The Kölner Rudergesellschaft 1891 (abbr. Kölner RG 1891 or just KRG, transl. Cologne Rowing Association or often Koelner RG 1891 in English media) is a rowing club from the German city of Cologne.

==Overview==
It is the second oldest rowing organisation in the Cologne Bay Area and has won 14 medals in the German rowing championships.

The club was founded in 1891 by craftsmen from the former working class. In 1898 the club joined the German Rowing Association, and in 1913 it was one of the founding members of the Cologne Regatta Union. It was the first German rowing organisation to allow full membership for non-academic athletes. Overall, the club experienced its most successful racing years in the economic boom of the Golden Twenties celebrating German championships in 1926 and 1927 in various boat categories. Again in 1954, the club reached the first place at the German championships in a coxed four boat. The women's squad of the club celebrated its greatest successes in 1961.

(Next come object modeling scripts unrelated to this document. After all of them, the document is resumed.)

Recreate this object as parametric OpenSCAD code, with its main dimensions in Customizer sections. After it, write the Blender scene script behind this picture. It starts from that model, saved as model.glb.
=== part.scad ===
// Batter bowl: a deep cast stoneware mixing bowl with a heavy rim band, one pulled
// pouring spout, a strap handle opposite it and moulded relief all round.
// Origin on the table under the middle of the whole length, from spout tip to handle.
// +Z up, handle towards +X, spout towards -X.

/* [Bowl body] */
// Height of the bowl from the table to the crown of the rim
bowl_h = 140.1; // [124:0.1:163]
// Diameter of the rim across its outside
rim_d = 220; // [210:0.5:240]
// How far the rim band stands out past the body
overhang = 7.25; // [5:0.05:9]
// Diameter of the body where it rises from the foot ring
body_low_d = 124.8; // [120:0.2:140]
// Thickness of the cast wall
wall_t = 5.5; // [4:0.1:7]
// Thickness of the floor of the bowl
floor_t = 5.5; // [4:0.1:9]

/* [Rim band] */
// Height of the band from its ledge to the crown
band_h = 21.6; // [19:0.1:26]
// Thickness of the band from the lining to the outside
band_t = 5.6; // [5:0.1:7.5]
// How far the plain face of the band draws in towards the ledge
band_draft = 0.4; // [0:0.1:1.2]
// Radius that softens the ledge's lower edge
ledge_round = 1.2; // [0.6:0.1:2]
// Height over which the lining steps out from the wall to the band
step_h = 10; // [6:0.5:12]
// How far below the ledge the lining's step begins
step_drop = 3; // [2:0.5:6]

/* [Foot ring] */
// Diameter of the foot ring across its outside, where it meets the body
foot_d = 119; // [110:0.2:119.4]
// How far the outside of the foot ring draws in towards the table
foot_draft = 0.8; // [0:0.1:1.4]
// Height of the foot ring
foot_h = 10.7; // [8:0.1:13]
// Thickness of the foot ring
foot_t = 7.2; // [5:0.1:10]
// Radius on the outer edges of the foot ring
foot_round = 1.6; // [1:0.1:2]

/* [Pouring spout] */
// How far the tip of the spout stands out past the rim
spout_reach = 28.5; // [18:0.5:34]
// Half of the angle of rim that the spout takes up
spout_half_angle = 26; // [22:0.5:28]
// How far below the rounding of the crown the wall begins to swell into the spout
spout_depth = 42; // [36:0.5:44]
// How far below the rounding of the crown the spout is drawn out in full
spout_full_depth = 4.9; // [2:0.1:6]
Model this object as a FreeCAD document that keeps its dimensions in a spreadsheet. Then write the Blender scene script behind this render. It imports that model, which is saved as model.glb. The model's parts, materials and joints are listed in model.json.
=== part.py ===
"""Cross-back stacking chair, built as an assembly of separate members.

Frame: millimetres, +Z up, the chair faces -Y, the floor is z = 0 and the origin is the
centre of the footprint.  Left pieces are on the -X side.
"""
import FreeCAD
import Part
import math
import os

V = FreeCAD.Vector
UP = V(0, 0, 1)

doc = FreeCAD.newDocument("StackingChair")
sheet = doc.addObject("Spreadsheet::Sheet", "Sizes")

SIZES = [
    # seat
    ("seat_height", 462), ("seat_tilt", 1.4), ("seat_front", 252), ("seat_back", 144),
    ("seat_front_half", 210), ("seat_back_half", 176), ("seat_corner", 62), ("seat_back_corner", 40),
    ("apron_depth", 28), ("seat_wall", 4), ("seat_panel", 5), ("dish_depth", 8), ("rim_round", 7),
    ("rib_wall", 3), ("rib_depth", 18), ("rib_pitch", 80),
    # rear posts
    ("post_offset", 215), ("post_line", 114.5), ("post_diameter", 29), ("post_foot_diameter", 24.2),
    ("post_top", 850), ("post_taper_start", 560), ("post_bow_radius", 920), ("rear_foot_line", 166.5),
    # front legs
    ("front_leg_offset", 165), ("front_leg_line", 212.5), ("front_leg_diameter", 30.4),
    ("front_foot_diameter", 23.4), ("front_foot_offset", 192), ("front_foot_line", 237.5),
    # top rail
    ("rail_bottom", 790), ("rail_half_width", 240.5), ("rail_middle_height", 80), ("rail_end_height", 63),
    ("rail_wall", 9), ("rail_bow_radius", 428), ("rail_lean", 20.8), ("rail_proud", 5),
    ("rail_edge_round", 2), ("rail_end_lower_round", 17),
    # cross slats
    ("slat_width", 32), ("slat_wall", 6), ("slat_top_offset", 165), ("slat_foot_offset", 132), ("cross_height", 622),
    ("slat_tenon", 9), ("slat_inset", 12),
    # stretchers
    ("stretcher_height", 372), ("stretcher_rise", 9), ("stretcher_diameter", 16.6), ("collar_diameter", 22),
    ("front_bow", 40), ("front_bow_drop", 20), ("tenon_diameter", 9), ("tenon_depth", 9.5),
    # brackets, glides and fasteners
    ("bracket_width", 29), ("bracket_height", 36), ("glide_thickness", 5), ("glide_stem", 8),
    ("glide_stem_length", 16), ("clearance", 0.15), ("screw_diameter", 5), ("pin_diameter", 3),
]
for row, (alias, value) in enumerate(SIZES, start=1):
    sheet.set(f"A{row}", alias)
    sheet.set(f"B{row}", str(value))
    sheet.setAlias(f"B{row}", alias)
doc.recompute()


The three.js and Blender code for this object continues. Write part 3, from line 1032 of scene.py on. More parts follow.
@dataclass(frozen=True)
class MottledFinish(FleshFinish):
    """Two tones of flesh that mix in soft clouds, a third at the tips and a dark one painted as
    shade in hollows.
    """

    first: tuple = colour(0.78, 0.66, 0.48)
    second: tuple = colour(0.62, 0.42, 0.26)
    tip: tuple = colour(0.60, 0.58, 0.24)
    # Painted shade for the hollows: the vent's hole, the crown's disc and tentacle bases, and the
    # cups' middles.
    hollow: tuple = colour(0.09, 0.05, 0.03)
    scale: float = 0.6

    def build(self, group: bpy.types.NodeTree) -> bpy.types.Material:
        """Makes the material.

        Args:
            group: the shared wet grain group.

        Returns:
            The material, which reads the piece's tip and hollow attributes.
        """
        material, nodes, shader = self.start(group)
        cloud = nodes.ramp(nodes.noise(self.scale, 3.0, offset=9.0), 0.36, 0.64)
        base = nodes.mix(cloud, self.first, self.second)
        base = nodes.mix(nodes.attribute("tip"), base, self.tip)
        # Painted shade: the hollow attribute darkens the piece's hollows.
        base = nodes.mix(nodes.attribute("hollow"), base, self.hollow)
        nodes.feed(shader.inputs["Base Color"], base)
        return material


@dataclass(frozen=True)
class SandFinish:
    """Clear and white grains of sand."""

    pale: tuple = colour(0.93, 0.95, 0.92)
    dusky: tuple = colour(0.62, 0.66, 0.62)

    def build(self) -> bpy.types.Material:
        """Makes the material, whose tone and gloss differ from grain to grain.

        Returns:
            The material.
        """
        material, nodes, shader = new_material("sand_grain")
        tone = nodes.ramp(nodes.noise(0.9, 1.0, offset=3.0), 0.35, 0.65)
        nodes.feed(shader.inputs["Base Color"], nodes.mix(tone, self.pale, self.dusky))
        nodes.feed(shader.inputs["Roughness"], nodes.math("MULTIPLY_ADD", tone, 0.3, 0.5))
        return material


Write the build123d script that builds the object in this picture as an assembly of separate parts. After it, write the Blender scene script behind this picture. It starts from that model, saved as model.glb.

In 1992, the club was honored by the German federal president Richard von Weizsäcker for its special services to the care and development of rowing in Germany.

Since 2014, the club is primarily active in recreational rowing and offers also activities in indoor rowing. For its training, the club uses the river Rhine and the artificial Otto Maigler Lake in the suburbs of Cologne. The current boathouse of the club was built in 1931 in the city district of Rodenkirchen and contains a fitness gymnasium, a tennis court, and a sports hall which can be used for different indoor team sports like basketball.

Due to the Coronavirus pandemic, the club canceled all its activities in the first half of 2020 for some months, but returned to training sessions in autumn and took part at the remotely organized Head of the Charles Regatta.